There is a vast body of caselaw that fills in the gaps, including cases analyzing 1) the context specific application of the regulatory requirement that the claim set forth in sufficient detail the grounds for the refund, 2) the informal claim doctrine which can act to revive deficient claims if the originally deficient claim was in writing, identifies the period, and provides the basis for the overpayment to allow the IRS to examine the claim, and 3) whether the IRS can waive some of the requirements associated with refund claims (for readers who want more on the nuances of these and other aspects of refund claims, I suggest Chapter 11 of Saltzman and Book IRS Practice & Procedure, where my colleague Marilyn Ames and I discuss these issues in detail).
The IRS’s additional requirements for Section 41 claims have generated backlash, with concern that about costly upfront burdens and a limited opportunity to challenge IRS claim sufficiency determinations. In addition, practitioners have noted the unusual approach of effectively modifying regulatory requirements with an internal nonbinding agency memo that skipped a formal notice and comment procedure that would have allowed for meaningful practitioner and taxpayer input (though there was an informal comment period following the Fall 2021 release of the Field Advice). See, for example, a legal alert from Eversheds Sutherland, An apparent 180 degree turn by the Service with research credit claims.

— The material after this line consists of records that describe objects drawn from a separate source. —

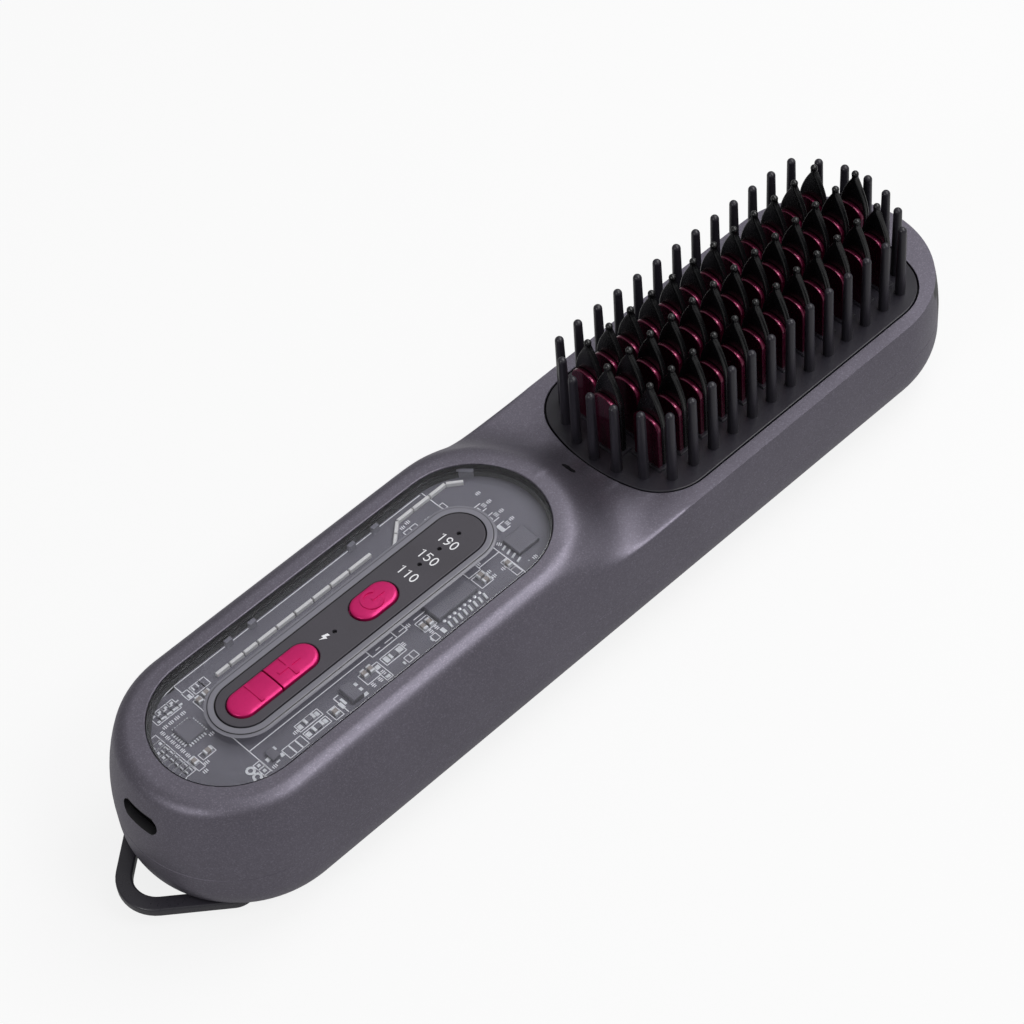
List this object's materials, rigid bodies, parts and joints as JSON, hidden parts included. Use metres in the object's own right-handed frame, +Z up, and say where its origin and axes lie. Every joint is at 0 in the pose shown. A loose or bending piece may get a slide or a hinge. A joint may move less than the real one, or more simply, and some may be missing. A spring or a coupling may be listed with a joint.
{
  "type": "cordless straightening comb",
  "caption": "Cordless heated straightening comb with a clear window over its control board, push buttons, guard pins around heated fins, a charging socket and a hinged hanging loop.",
  "frame": {"origin": "on the flat of the underside, midway along the body", "axes": "+X runs from the tail with the charging socket to the tip of the comb head, +Z points up with the teeth, +Y is to the left of that"},
  "size_m": [0.2264, 0.05, 0.0497],
  "materials": {
    "housing_paint": "satin metallic grey paint over ABS",
    "base_plastic": "satin metallic grey paint over ABS",
    "clear_cover": "polished clear polycarbonate",
    "strip_plastic": "fine matte dark grey",
    "button_plastic": "satin magenta lacquer",
    "white_plastic": "moulded natural nylon",
    "stamped_steel": "bright plated steel",
    "smoked_plastic": "smoked light pipe",
    "led_resin": "clear resin over white",
    "circuit_board": "solder resist over glass fibre laminate",
    "chip_resin": "moulded epoxy",
    "chip_ceramic": "fired ceramic",
    "battery_sleeve": "shrink sleeve over steel can",
    "nickel_strip": "rolled nickel",
    "lead_sleeve": "silicone sleeve",
    "comb_nylon": "satin black heat resistant nylon",
    "bare_aluminium": "cast and milled",
    "anodised_fin": "bright magenta anodised",
    "cap_nylon": "satin black heat resistant nylon",
    "heater_ceramic": "fired ceramic",
    "mica": "pressed mica",
    "tray_plastic": "moulded phenolic",
    "loop_plastic": "moulded black nylon",
    "plug_rubber": "moulded rubber"
  },
  "bodies": {
    "housing": {"upper_housing": "housing_paint", "lower_housing": "base_plastic", "window_cover": "clear_cover", "control_strip": "strip_plastic", "switch_bodies": "stamped_steel", "light_pipes": "smoked_plastic", "board_leds": "led_resin", "control_board": "circuit_board", "microcontroller": "chip_resin", "driver_chip": "chip_resin", "power_chip": "chip_resin", "capacitors": "chip_ceramic", "resistors": "chip_resin", "light_bars": "led_resin", "board_connector": "white_plastic", "charge_board": "circuit_board", "charging_socket": "stamped_steel", "socket_tongue": "chip_resin", "battery_cell_left": "battery_sleeve", "battery_cell_right": "battery_sleeve", "battery_cradle": "white_plastic", "battery_tabs": "nickel_strip", "battery_lead_left": "lead_sleeve", "battery_lead_right": "lead_sleeve", "comb_plate": "comb_nylon", "guard_pins": "comb_nylon", "heating_plate": "bare_aluminium", "fins_left": "anodised_fin", "fins_middle": "anodised_fin", "fins_right": "anodised_fin", "caps_left": "cap_nylon", "caps_middle": "cap_nylon", "caps_right": "cap_nylon", "ceramic_heaters": "heater_ceramic", "mica_sheet": "mica", "heater_clamp": "stamped_steel", "heater_tray": "tray_plastic", "tray_screws": "stamped_steel", "thermal_fuse": "heater_ceramic", "temperature_sensor": "heater_ceramic", "heater_lead_left": "lead_sleeve", "heater_lead_right": "lead_sleeve", "ion_generator": "chip_resin", "ion_outlet": "chip_resin", "hinge_pin": "stamped_steel", "case_screws": "stamped_steel", "screw_plugs": "plug_rubber"},
    "power_button": {"power_button": "button_plastic", "power_stem": "white_plastic"},
    "minus_button": {"minus_button": "button_plastic", "minus_stem": "white_plastic"},
    "plus_button": {"plus_button": "button_plastic", "plus_stem": "white_plastic"},
    "hanging_loop": {"hanging_loop": "loop_plastic"}
  },
  "joints": [
    {"name": "power_button_press", "type": "slide", "parent": "housing", "child": "power_button", "axis": [0, 0, -1], "range_m": [0, 0.0004], "stiffness_N_per_m": 1500},
    {"name": "minus_button_press", "type": "slide", "parent": "housing", "child": "minus_button", "axis": [0, 0, -1], "range_m": [0, 0.0004], "stiffness_N_per_m": 1500},
    {"name": "plus_button_press", "type": "slide", "parent": "housing", "child": "plus_button", "axis": [0, 0, -1], "range_m": [0, 0.0004], "stiffness_N_per_m": 1500},
    {"name": "loop_hinge", "type": "hinge", "parent": "housing", "child": "hanging_loop", "pos_m": [-0.0965, 0, 0.0052], "axis": [0, -1, 0], "range_deg": [0, 180]}
  ]
}
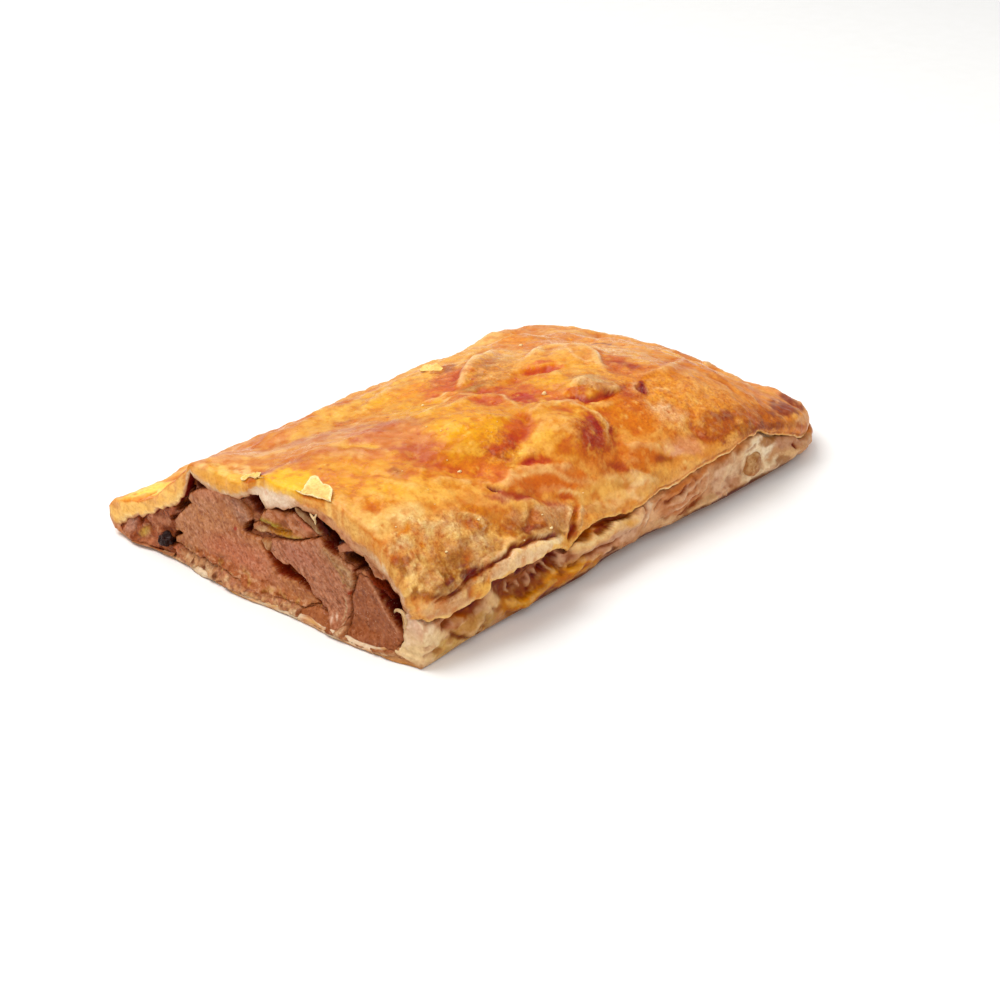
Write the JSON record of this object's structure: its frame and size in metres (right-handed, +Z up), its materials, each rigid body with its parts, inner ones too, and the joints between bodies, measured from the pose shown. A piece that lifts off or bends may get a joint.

The IRS approach to essentially modifying regulatory requirements with a Field Advice and FAQs does seem unusual. Why did IRS add these special rules for a particular type of refund claim? This National Law Review article from last fall situates the IRS concern about shoddy R&D claims based merely on estimates rather than specific activities or components that constituted qualifying research:
These estimated claims arguably placed the IRS in a no-win situation. Without a meaningful factual statement of the claim, the IRS could not evaluate whether it should expend scarce resources to actively audit the claim or merely review and pay it. The IRS asserts that it receives thousands of such estimated claims.
A January 6, 2022 ABA Tax Section comment letter on the new Section 41 claim process recognized the Service’s interest in managing its resources but suggested that the best way to strike the balance between the agency and taxpayer rights would be to issue proposed regulations that would allow for a comment period and IRS formal engagement with taxpayer and practitioner concerns. The ABA Tax Section comment letter raises some interesting procedural questions, including 1) whether courts should give Auer deference to the memo’s interpretation of the 6402 regs’ specificity requirement and 2) how taxpayers can challenge an IRS determination that a claim was deficient. The comment notes that the new process’ failure to spell out how taxpayers can challenge the IRS’s decision that a return is deficient could “run afoul” of the taxpayer right “to raise objections and provide additional documentation in response to formal IRS actions or proposed actions, to expect that the IRS will consider their timely objections and documentation promptly and fairly, and to receive a response if the IRS does not agree with their position.”
Given the significance of this issue and many well-resourced claimants, I suspect that there will be litigation about the process. The National Law Review article from last fall notes that there is the potential avenue for a taxpayer to seek an injunction and in light of the Supreme Court’s CIC Services opinion that a challenge such a suit would likely survive the Anti-Injunction Act.
It seems likely that to head off some (but not all) procedural challenges, IRS should promulgate regulations. That, of course, could generate differing challenges, including questions of Chevron deference and whether the agency adequately responded to comments. It also would generate OIRA consideration of estimated costs and benefits and alternate solutions suggested in public comments, which, given the reaction to these rules, might lead to a better balance between the IRS’s concerns with resource issues and taxpayer concerns with excessive burdens.